Work to complete:
Below is a listing; copy all of it exactly.

Dataset section:

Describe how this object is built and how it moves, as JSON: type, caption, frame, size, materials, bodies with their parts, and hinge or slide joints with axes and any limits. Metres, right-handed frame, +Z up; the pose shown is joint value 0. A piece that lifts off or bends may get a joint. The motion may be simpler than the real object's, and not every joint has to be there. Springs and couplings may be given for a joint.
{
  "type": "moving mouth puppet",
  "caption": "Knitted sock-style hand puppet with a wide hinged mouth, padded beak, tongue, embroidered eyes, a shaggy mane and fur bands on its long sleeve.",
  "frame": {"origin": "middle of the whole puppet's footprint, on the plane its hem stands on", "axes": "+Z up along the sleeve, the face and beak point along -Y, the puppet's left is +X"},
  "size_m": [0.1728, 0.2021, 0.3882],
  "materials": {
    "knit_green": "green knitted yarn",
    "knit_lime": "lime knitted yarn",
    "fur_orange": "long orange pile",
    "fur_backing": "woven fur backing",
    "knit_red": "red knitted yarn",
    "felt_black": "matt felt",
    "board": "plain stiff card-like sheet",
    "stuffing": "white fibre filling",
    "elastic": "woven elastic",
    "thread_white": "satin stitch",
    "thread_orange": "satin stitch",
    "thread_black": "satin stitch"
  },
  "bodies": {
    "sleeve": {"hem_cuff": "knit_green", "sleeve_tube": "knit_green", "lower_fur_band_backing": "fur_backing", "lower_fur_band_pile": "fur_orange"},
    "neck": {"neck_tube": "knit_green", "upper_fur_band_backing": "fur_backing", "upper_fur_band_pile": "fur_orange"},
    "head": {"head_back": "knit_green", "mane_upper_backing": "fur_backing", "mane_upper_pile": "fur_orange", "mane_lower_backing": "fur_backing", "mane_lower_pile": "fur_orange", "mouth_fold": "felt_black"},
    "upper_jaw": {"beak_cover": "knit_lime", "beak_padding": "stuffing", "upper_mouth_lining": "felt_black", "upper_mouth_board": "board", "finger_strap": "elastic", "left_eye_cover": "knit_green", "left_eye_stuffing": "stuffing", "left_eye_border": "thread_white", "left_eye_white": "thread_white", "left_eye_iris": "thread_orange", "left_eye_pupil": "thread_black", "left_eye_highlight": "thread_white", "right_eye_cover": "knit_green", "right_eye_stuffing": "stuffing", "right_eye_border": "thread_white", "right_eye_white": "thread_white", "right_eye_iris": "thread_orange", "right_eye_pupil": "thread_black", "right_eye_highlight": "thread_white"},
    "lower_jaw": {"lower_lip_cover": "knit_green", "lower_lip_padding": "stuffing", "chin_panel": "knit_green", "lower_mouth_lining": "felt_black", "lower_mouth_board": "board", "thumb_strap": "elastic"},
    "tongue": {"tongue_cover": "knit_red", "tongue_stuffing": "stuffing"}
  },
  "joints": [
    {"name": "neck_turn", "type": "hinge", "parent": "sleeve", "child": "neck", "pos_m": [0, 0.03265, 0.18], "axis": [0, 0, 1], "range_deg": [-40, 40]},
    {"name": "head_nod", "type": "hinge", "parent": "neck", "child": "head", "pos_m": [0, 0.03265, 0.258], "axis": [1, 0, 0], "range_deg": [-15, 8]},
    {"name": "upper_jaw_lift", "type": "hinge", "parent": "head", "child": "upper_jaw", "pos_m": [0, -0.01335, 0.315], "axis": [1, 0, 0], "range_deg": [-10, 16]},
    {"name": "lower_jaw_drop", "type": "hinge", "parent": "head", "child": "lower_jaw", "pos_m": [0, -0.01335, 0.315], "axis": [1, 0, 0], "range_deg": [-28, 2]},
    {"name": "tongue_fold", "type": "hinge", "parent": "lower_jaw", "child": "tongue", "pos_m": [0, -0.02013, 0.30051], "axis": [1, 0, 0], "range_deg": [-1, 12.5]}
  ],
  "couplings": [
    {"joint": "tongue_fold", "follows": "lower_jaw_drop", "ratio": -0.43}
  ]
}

Solution for this task:
Describe how this object is built and how it moves, as JSON: type, caption, frame, size, materials, bodies with their parts, and hinge or slide joints with axes and any limits. Metres, right-handed frame, +Z up; the pose shown is joint value 0. A piece that lifts off or bends may get a joint. The motion may be simpler than the real object's, and not every joint has to be there. Springs and couplings may be given for a joint.
{
  "type": "moving mouth puppet",
  "caption": "Knitted sock-style hand puppet with a wide hinged mouth, padded beak, tongue, embroidered eyes, a shaggy mane and fur bands on its long sleeve.",
  "frame": {"origin": "middle of the whole puppet's footprint, on the plane its hem stands on", "axes": "+Z up along the sleeve, the face and beak point along -Y, the puppet's left is +X"},
  "size_m": [0.1728, 0.2021, 0.3882],
  "materials": {
    "knit_green": "green knitted yarn",
    "knit_lime": "lime knitted yarn",
    "fur_orange": "long orange pile",
    "fur_backing": "woven fur backing",
    "knit_red": "red knitted yarn",
    "felt_black": "matt felt",
    "board": "plain stiff card-like sheet",
    "stuffing": "white fibre filling",
    "elastic": "woven elastic",
    "thread_white": "satin stitch",
    "thread_orange": "satin stitch",
    "thread_black": "satin stitch"
  },
  "bodies": {
    "sleeve": {"hem_cuff": "knit_green", "sleeve_tube": "knit_green", "lower_fur_band_backing": "fur_backing", "lower_fur_band_pile": "fur_orange"},
    "neck": {"neck_tube": "knit_green", "upper_fur_band_backing": "fur_backing", "upper_fur_band_pile": "fur_orange"},
    "head": {"head_back": "knit_green", "mane_upper_backing": "fur_backing", "mane_upper_pile": "fur_orange", "mane_lower_backing": "fur_backing", "mane_lower_pile": "fur_orange", "mouth_fold": "felt_black"},
    "upper_jaw": {"beak_cover": "knit_lime", "beak_padding": "stuffing", "upper_mouth_lining": "felt_black", "upper_mouth_board": "board", "finger_strap": "elastic", "left_eye_cover": "knit_green", "left_eye_stuffing": "stuffing", "left_eye_border": "thread_white", "left_eye_white": "thread_white", "left_eye_iris": "thread_orange", "left_eye_pupil": "thread_black", "left_eye_highlight": "thread_white", "right_eye_cover": "knit_green", "right_eye_stuffing": "stuffing", "right_eye_border": "thread_white", "right_eye_white": "thread_white", "right_eye_iris": "thread_orange", "right_eye_pupil": "thread_black", "right_eye_highlight": "thread_white"},
    "lower_jaw": {"lower_lip_cover": "knit_green", "lower_lip_padding": "stuffing", "chin_panel": "knit_green", "lower_mouth_lining": "felt_black", "lower_mouth_board": "board", "thumb_strap": "elastic"},
    "tongue": {"tongue_cover": "knit_red", "tongue_stuffing": "stuffing"}
  },
  "joints": [
    {"name": "neck_turn", "type": "hinge", "parent": "sleeve", "child": "neck", "pos_m": [0, 0.03265, 0.18], "axis": [0, 0, 1], "range_deg": [-40, 40]},
    {"name": "head_nod", "type": "hinge", "parent": "neck", "child": "head", "pos_m": [0, 0.03265, 0.258], "axis": [1, 0, 0], "range_deg": [-15, 8]},
    {"name": "upper_jaw_lift", "type": "hinge", "parent": "head", "child": "upper_jaw", "pos_m": [0, -0.01335, 0.315], "axis": [1, 0, 0], "range_deg": [-10, 16]},
    {"name": "lower_jaw_drop", "type": "hinge", "parent": "head", "child": "lower_jaw", "pos_m": [0, -0.01335, 0.315], "axis": [1, 0, 0], "range_deg": [-28, 2]},
    {"name": "tongue_fold", "type": "hinge", "parent": "lower_jaw", "child": "tongue", "pos_m": [0, -0.02013, 0.30051], "axis": [1, 0, 0], "range_deg": [-1, 12.5]}
  ],
  "couplings": [
    {"joint": "tongue_fold", "follows": "lower_jaw_drop", "ratio": -0.43}
  ]
}